Is it bad practice to prefix my hash with the algorithm used?
Many different password hashing systems do this. The type of hashing mechanism used should not be (and should not need to be) a secret. Kerckhoffs's principle says:
A cryptosystem should be secure even if everything about the system, except the key, is public knowledge.
So, if your system is properly secure, it should not matter if the hash mechanism is exposed.
I agree with schroeder that this is OK to do. Even without a prefix, an attacker can probably figure out what algorithm you are using. And anyway, it is the strength of the hashing algorithm that protects the passwords, not the secrecy of the algorithm.
Note that many hashing algorithms and libraries already do this for you. They embed all the relevant information - algorithm, cost factors, salt, the actual hash - into one serialized string. See for instance the Modular Crypt Format or the PHP password_hash function. So don't go making up your own scheme. If you are using a descent hashing library you already got one.
Don't use SHA1 to hash passwords, though. That is not OK.
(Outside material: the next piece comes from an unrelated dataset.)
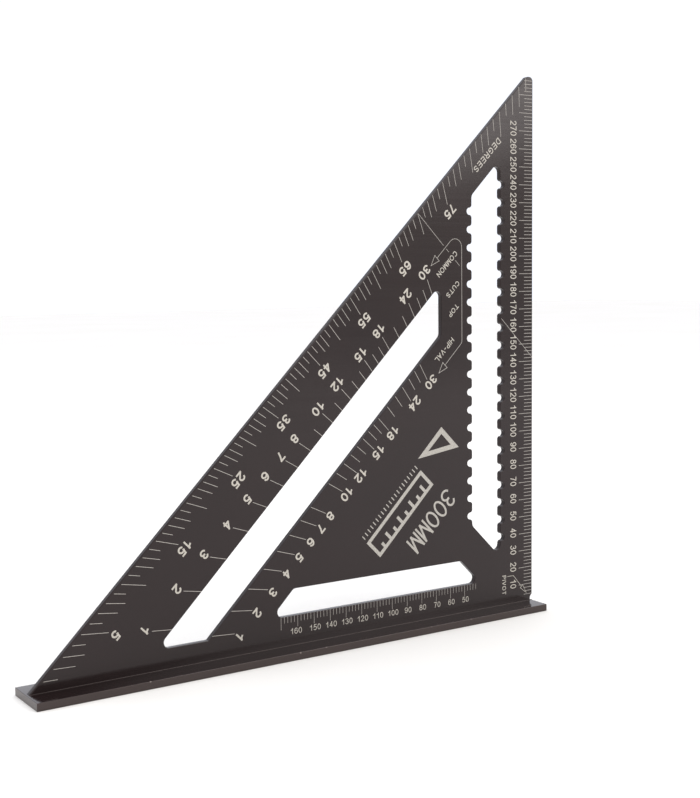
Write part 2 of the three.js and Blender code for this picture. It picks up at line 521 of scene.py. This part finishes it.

No, it's not bad practice, and arguably, you should keep this information.
As you observe, this allows you to change algorithm for new passwords whenever you like, without invalidating all users' existing passwords (doing that tends to make you unpopular, for some reason).
There's an argument that this allows an attacker to search out the older, weaker passwords to attack first, but you haven't reduced their security at all (assuming Kerckhoff's Principle, that the algorithm itself mustn't need to be a secret).